Understanding the normal state of human tissue transcriptome profiles is essential for recognizing tissue disease states and identifying disease markers. Recently, the Human Protein Atlas and the FANTOM5 consortium have each published extensive transcriptome data for human samples using Illumina-sequenced RNA-Seq and Heliscope-sequenced CAGE.
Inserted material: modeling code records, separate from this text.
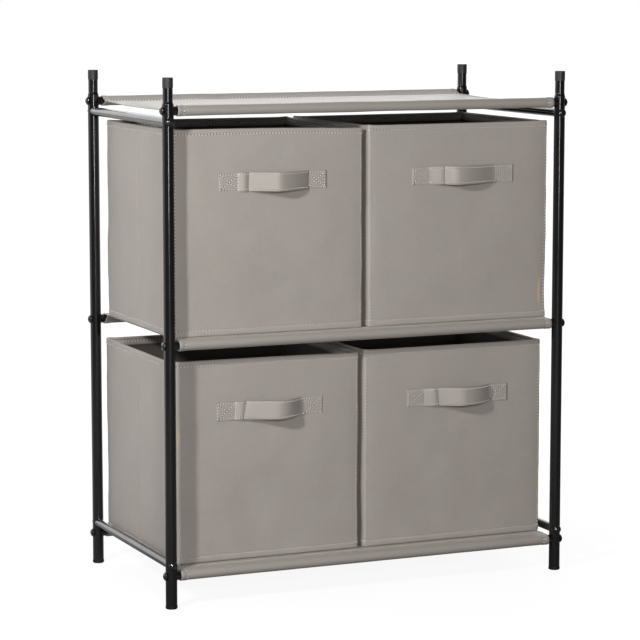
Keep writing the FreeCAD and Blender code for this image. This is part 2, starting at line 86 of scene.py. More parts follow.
softbox("key_lamp", place=(-1.56, -1.1, 1.18), target=(0.0, -0.14, 0.38),
        width=0.14, height=0.14, watts=27.5)
softbox("left_diffuser", place=(-1.65, -0.25, 0.35), target=(-0.1, 0.0, 0.3),
        width=0.9, height=0.95, watts=2.4, in_gloss=False)
softbox("front_softbox", place=(-0.85, -3.4, 1.3), target=(-0.1, 0.0, 0.3),
        width=0.3, height=0.34, watts=43.0)
softbox("low_strip", place=(-1.2, -4.0, 0.6), target=(-0.1, 0.0, 0.4),
        width=0.35, height=0.85, watts=22.0)
softbox("rear_softbox", place=(1.0, 1.7, 1.5), target=(0.0, 0.0, 0.5),
        width=1.2, height=1.2, watts=21.0, in_gloss=False)


class Signal:
    """One output socket.  Arithmetic on it adds Math nodes to its own tree."""

    def __init__(self, graph, socket):
        self.graph = graph
        self.socket = socket

    def output(self, name):
        return Signal(self.graph, self.socket.node.outputs[name])

    def math(self, operation, first, second=0.0):
        return self.graph.add("ShaderNodeMath", {"operation": operation}, {0: first, 1: second})

    def __add__(self, other):
        return self.math("ADD", self, other)

    def __sub__(self, other):
        return self.math("SUBTRACT", self, other)

    def __rsub__(self, other):
        return self.math("SUBTRACT", other, self)

    def __mul__(self, other):
        return self.math("MULTIPLY", self, other)

    __radd__ = __add__
    __rmul__ = __mul__


class Graph:
    """A tree of nodes that is built in order."""

    def __init__(self, tree):
        self.tree = tree

    def add(self, kind, settings, sockets):
        made = self.tree.nodes.new(kind)
        for name, value in settings.items():
            setattr(made, name, value)
        self.feed(made, sockets)
        return Signal(self, next(socket for socket in made.outputs if socket.enabled))

    def feed(self, node, sockets):
        for name, value in sockets.items():
            if isinstance(value, Signal):
                self.tree.links.new(value.socket, node.inputs[name])
            else:
                node.inputs[name].default_value = value

    def blotches(self, scale, detail=2.0):
        """Soft random spots from 0 to 1, scale of them to the metre."""
        place = self.add("ShaderNodeTexCoord", {}, {}).output("Object")
        return self.add("ShaderNodeTexNoise", {}, {"Vector": place, "Scale": scale,
                                                   "Detail": detail})

    def blend(self, factor, first, second):
        """Colour between two colours."""
        return self.add("ShaderNodeMix", {"data_type": "RGBA"}, {0: factor, 6: first, 7: second})

    def ramp(self, value, start, finish, low, high):
        """Number that goes from low to high as value goes from start to finish."""
        return self.add("ShaderNodeMapRange", {"interpolation_type": "SMOOTHSTEP"}, {
            "Value": value, "From Min": start, "From Max": finish, "To Min": low,
            "To Max": high})


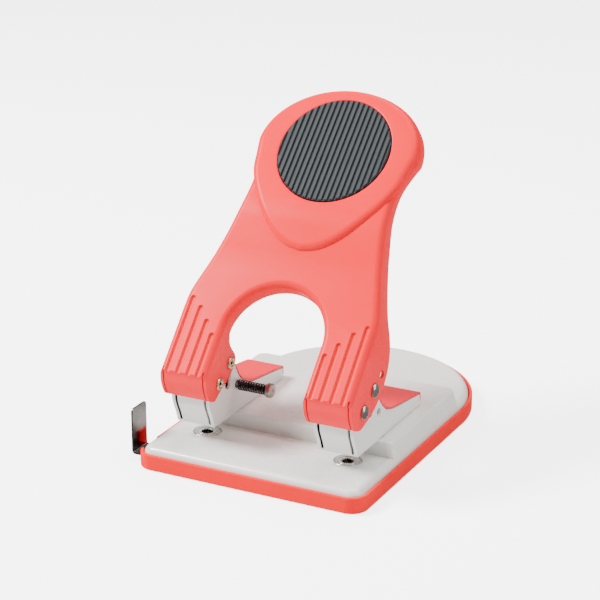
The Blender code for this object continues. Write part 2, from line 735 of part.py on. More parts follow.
def flange_line():
    """The outer flange's rear edge from the leg's lower corner to the head's top."""
    return smooth([(-7.3, -15.6), (-4.6, -20.2), (2.4, -24.5), (9.0, -27.7), (17.0, -29.6),
                   (25.5, -29.7), (33.0, -27.6), (39.5, -24.0), (46.5, -18.8), (55.0, -15.0),
                   (66.0, -13.2), (90.0, -11.1), (106.0, -8.5), (122.0, -7.2)], 2) + [(180.0, -7.2)]


def inner_flange_line():
    """The inner flange's rear edge: shallow round the arch, deep over the pins."""
    depth = ARCH_SIDE_DEPTH
    return smooth([(-12.0, -17.0), (-4.0, -19.2), (2.5, -21.2), (8.5, -23.9), (13.0, -25.0),
                   (18.5, -25.4), (21.6, -22.8), (22.6, -18.5), (23.6, -14.0), (26.5, -10.6),
                   (32.0, -depth), (62.0, -depth)], 2)


def tongue_outline(inset):
    """The raised panel: a rounded point below the pad that widens into the head."""
    low = TONGUE_FOOT + inset
    half = HEAD_HALF - TONGUE_MARGIN - inset
    side = [(6.5 * sqrt(rise) - inset * 0.5, low + rise) for rise in (1.5, 5, 10, 16, 23, 31)]
    side += [(half - 3.4, 115.0), (half - 1.6, 124.0)]
    side = smooth([(0.0, low)] + side + [(half, HEAD_CENTRE)], 1)
    head = arc((0, HEAD_CENTRE), half, 0, 90, 9, LEVER_TOP - TONGUE_MARGIN - inset - HEAD_CENTRE)
    right = side[:-1] + head
    return right + [(-x, y) for x, y in reversed(right[1:-1])]


def build_lever(parent):
    """Sheet-metal lever: a flanged shell with two fluted legs and a raised head."""
    lever = edge_block("lever", 0, -30.0, 0.0, 45.0, EDGE_ROUND, 3)
    side = lever_foot_line(0) + flange_line() + [(180.0, 12.0), on_lever(LEVER_FOOT_Y + 5, 70.0)]
    combine(lever, prism("side", side, "X", -70, 70), "INTERSECT")
    tongue = loft("tongue", [[(x, y, -SHEET / 2) for x, y in tongue_outline(0)],
                             [(x, y, 0.0) for x, y in tongue_outline(0)],
                             [(x, y, TONGUE_RISE) for x, y in tongue_outline(TONGUE_RAMP)]])
    add(lever, tongue)
    for sign in (-1, 1):
        for across, top in FLUTE_TOPS.items():
            x = sign * (HEAD_X + across)
            half = FLUTE_WIDTH / 2
            low = [(x - half, -20.0), (x + half, -20.0)]
            high = arc((x, top - half), half, 0, 180, 4)
            flute = loft("flute", [[(x + (px - x) * 0.5, py, -FLUTE_DEPTH) for px, py in low + high],
                                   [(x + (px - x) * 1.4, py, 1.0) for px, py in low + high]])
            cut(lever, flute)
    hollow = edge_block("hollow", SHEET, -60.0, -SHEET, 80.0, EDGE_ROUND - SHEET, 1)
    inside = lever_foot_line(SHEET) + [(-80, -80), (200, -80), (200, 12)]
    combine(hollow, prism("inside", inside, "X", -70, 70), "INTERSECT")
    cut(lever, hollow)
    behind = inner_flange_line() + [(62.0, -90.0), (-60.0, -90.0), (-60.0, -17.0)]
    cut(lever, prism("behind", behind, "X", -HEAD_X, HEAD_X))
    slit_top = LEVER_FOOT_Z + 1.2
    for sign in (-1, 1):
        for across in (-1, 1):
            far = sign * HEAD_X + across * (LEG_HALF - SHEET + 0.1)
            near = far - across * SLIT
            slit = box("slit", (min(near, far), max(near, far)),
                       (LEVER_FOOT_Y - 5, LEVER_FOOT_Y + LEG_SLIT_DEPTH), (slit_top - 25, slit_top))
            slit.data.transform(lever_frame().inverted())
            cut(lever, slit)
    pocket = rod("pocket", PAD_R + GAP, (0, PAD_CENTRE, 0), "Z", 0, 10, 48)
    cut(lever, pocket)
    bend_face(lever)
    lever.data.transform(lever_frame())
    for y, z in ((PIVOT_Y, PIVOT_Z), (DRIVE_Y, DRIVE_Z)):
        cut(lever, rod("pin_hole", PIN_R + RUN, (0, y, z), "X", -70, 70, 16))
    angle = radians(LOCK_ANGLE + STROKE)
    lock_y = PIVOT_Y + LOCK_ARM * cos(angle)
    lock_z = PIVOT_Z + LOCK_ARM * sin(angle)
    for low, high in ((-70, -45), (45, 70)):
        cut(lever, rod("lock_hole", LOCK_HOLE_R, (0, lock_y, lock_z), "X", low, high, 16))
    finish(lever, red_paint(), (0, PIVOT_Y, PIVOT_Z), parent=parent)


def build_grip_pad(parent):
    """Ribbed rubber disc let into the lever's head."""
    base = GAP
    top = base + PAD_T
    groove = top - PAD_GROOVE_DEPTH
    count = int(2 * (PAD_R + 2) / PAD_RIB_PITCH)
    line = []
    for i in range(count):
        left = -(PAD_R + 2) + i * PAD_RIB_PITCH
        right = left + PAD_RIB_PITCH
        line += [(left, groove), (left + PAD_GROOVE, groove), (left + PAD_GROOVE + 0.2, top),
                 (right - 0.2, top)]
    line += [(right, groove), (right, base), (-(PAD_R + 2), base)]
    pad = prism("grip_pad", line, "Y", PAD_CENTRE - PAD_R - 2, PAD_CENTRE + PAD_R + 2)
    disc = rod("disc", PAD_R, (0, PAD_CENTRE, 0), "Z", -10, 10, 48)
    combine(pad, disc, "INTERSECT")
    bend_face(pad)
    pad.data.transform(lever_frame())
    finish(pad, rubber(), (0, PIVOT_Y, PIVOT_Z), parent=parent)


# ---------------------------------------------------------------- paper guide

def build_paper_guide():
    """Chromed strip that slides out to the left, with an upright stop."""
    low = GUIDE_Z
    high = GUIDE_Z + GUIDE_T
    inner = GUIDE_TAB_X + GUIDE_T
    outline = [(GUIDE_TAB_X, low + 0.6), (GUIDE_TAB_X + 0.6, low), (GUIDE_TAIL_X, low),
               (GUIDE_TAIL_X, high), (inner, high), (inner, GUIDE_TAB_TOP),
               (GUIDE_TAB_X, GUIDE_TAB_TOP)]
    rear = GUIDE_FRONT + GUIDE_WIDTH
    guide = prism("paper_guide", outline, "Y", GUIDE_FRONT, rear)
    for corner, across in ((GUIDE_FRONT, 1), (rear, -1)):
        wedge = [(corner - across, GUIDE_TAB_TOP - 3), (corner - across, GUIDE_TAB_TOP + 1),
                 (corner + GUIDE_CORNER * across, GUIDE_TAB_TOP + 1),
                 (corner, GUIDE_TAB_TOP - GUIDE_CORNER)]
        cut(guide, prism("wedge", wedge, "X", GUIDE_TAB_X - 1, inner + 1))
    finish(guide, chrome(), (GUIDE_TAB_X, GUIDE_FRONT, GUIDE_Z))


def build_guide_channel():
    """Sleeve under the plate that carries the guide, and the leaf that drags on it."""
    front = GUIDE_FRONT - 2 * GAP - CHANNEL_T
    rear = GUIDE_FRONT + GUIDE_WIDTH + 2 * GAP + CHANNEL_T
    top = DECK_Z - PLATE_T - GAP
    bottom = GUIDE_Z - GAP
    span = (CHANNEL_LEFT, CHANNEL_RIGHT)
    channel = box("guide_channel", span, (front, rear), (bottom - CHANNEL_BOTTOM_T, top))
    inside = box("inside", (CHANNEL_LEFT - 1, CHANNEL_RIGHT + 1),
                 (front + CHANNEL_T, rear - CHANNEL_T), (bottom, top - CHANNEL_T))
    cut(channel, inside)
    finish(channel, steel(), (CHANNEL_LEFT, front, bottom))
    strip_top = GUIDE_Z + GUIDE_T
    high = top - CHANNEL_T - GAP
    middle = (CHANNEL_LEFT + CHANNEL_RIGHT) / 2
    half = (CHANNEL_RIGHT - CHANNEL_LEFT) / 2 - 3
    bow = [(middle + half * t, strip_top + GAP + (high - strip_top - GAP - LEAF_T) * t * t)
           for t in (-1, -0.75, -0.5, -0.25, 0, 0.25, 0.5, 0.75, 1)]
    outline = bow + [(x, z + LEAF_T) for x, z in reversed(bow)]
    leaf = prism("guide_leaf_spring", outline, "Y", GUIDE_FRONT + LEAF_INSET,
                 GUIDE_FRONT + GUIDE_WIDTH - LEAF_INSET)
    finish(leaf, dark_steel(), (middle, GUIDE_FRONT, strip_top))


# ---------------------------------------------------------------- whole punch

def build():
    for obj in list(bpy.data.objects):
        bpy.data.objects.remove(obj)
    build_chip_tray()
    build_base_plate()
    build_guide_channel()
    build_paper_guide()
    pivot = empty("lever_pivot", (0, PIVOT_Y, PIVOT_Z))
    build_lever(pivot)
    build_grip_pad(pivot)
    for name, side in (("left", -1), ("right", 1)):
        x = side * HEAD_X
        build_die("die_" + name, x)
        build_bracket("bracket_" + name, x)
        build_cover("bracket_cover_" + name, x)
        build_punch_guide("punch_guide_" + name, x)
        build_punch("punch_" + name, x)
        build_punch_spring("punch_spring_" + name, x)
        build_cross_pin("pivot_pin_" + name, side, PIVOT_Y, PIVOT_Z, pivot)
        build_cross_pin("drive_pin_" + name, side, DRIVE_Y, DRIVE_Z, pivot)
        for place, y in zip(("front", "rear"), RIVET_Y):
            build_rivet("bracket_rivet_" + name + "_" + place, x, y)
    build_lock()


build()
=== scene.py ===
"""Finished look of a two-hole desk punch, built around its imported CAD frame."""

import logging
from contextlib import contextmanager
from dataclasses import dataclass, field
from enum import Enum
from math import cos, hypot, pi, radians, sin, sqrt
from typing import Iterator, Sequence

import bmesh
import bpy
from mathutils import Matrix, Vector

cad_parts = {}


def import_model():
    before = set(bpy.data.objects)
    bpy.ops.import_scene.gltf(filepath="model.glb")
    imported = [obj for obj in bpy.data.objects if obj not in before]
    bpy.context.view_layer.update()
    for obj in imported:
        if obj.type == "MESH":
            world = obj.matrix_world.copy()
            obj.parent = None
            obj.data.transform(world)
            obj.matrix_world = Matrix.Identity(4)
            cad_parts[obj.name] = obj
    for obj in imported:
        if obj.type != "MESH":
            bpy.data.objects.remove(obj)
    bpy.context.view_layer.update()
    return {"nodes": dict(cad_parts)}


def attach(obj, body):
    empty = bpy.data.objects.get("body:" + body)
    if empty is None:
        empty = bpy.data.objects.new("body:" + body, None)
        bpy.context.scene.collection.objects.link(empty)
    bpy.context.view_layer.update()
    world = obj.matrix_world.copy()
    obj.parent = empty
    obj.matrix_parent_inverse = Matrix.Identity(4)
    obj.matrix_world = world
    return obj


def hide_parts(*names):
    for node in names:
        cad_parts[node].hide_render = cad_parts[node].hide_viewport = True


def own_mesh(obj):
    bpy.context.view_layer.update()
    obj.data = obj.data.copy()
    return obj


LOG = logging.getLogger("hole_punch")
MM = 0.001
MERGE = 0.0005  # points closer than this, in millimetres, become one
Point = tuple[float, float]
Place = tuple[float, float, float]
Colour = tuple[float, float, float]
Solid = bpy.types.Object
Socket = bpy.types.NodeSocket


class Side(Enum):
    """The two punching units, by the sign of their X."""

    LEFT = -1
    RIGHT = 1

    @property
    def label(self) -> str:
        """The word used in the names of this side's pieces."""
        return self.name.lower()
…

Here, a team led by researchers at the Karolinska Institute, report on the first large-scale complex tissue transcriptome comparison between full-length versus 5′-capped mRNA sequencing data. Overall gene expression correlation was high between the 22 corresponding tissues analyzed (R > 0.8). For genes ubiquitously expressed across all tissues, the two data sets showed high genome-wide correlation (91% agreement), with differences observed for a small number of individual genes indicating the need to update their gene models. Among the identified single-tissue enriched genes, up to 75% showed consensus of 7-fold enrichment in the same tissue in both methods, while another 17% exhibited multiple tissue enrichment and/or high expression variety in the other data set, likely dependent on the cell type proportions included in each tissue sample.
Comparison of overall correlation values between 22 tissue samples chosen from the FANTOM5 and HPA data sets. (A) The dotplot shows the ranges of correlation values between each of the 27 tissue samples in FANTOM5 data set against all of the 75HPA tissue samples (brain, colon, heart, lung, and testis each has two samples coming from the same tissue). (B) Hierarchical clustering shows tissue relationships within the 27 FANTOM5 samples. The heatmap shows subtle differences in the correlation relationship of HPA tissue samples to FANTOM5 tissues samples. All correlation scores were calculated as pair-wise Spearman correlation coefficients between the tissue samples.
These results show that RNA-Seq and CAGE tissue transcriptome data sets are highly complementary for improving gene model annotations and highlight biological complexities within tissue transcriptomes. Furthermore, integration with image-based protein expression data is highly advantageous for understanding expression specificities for many genes.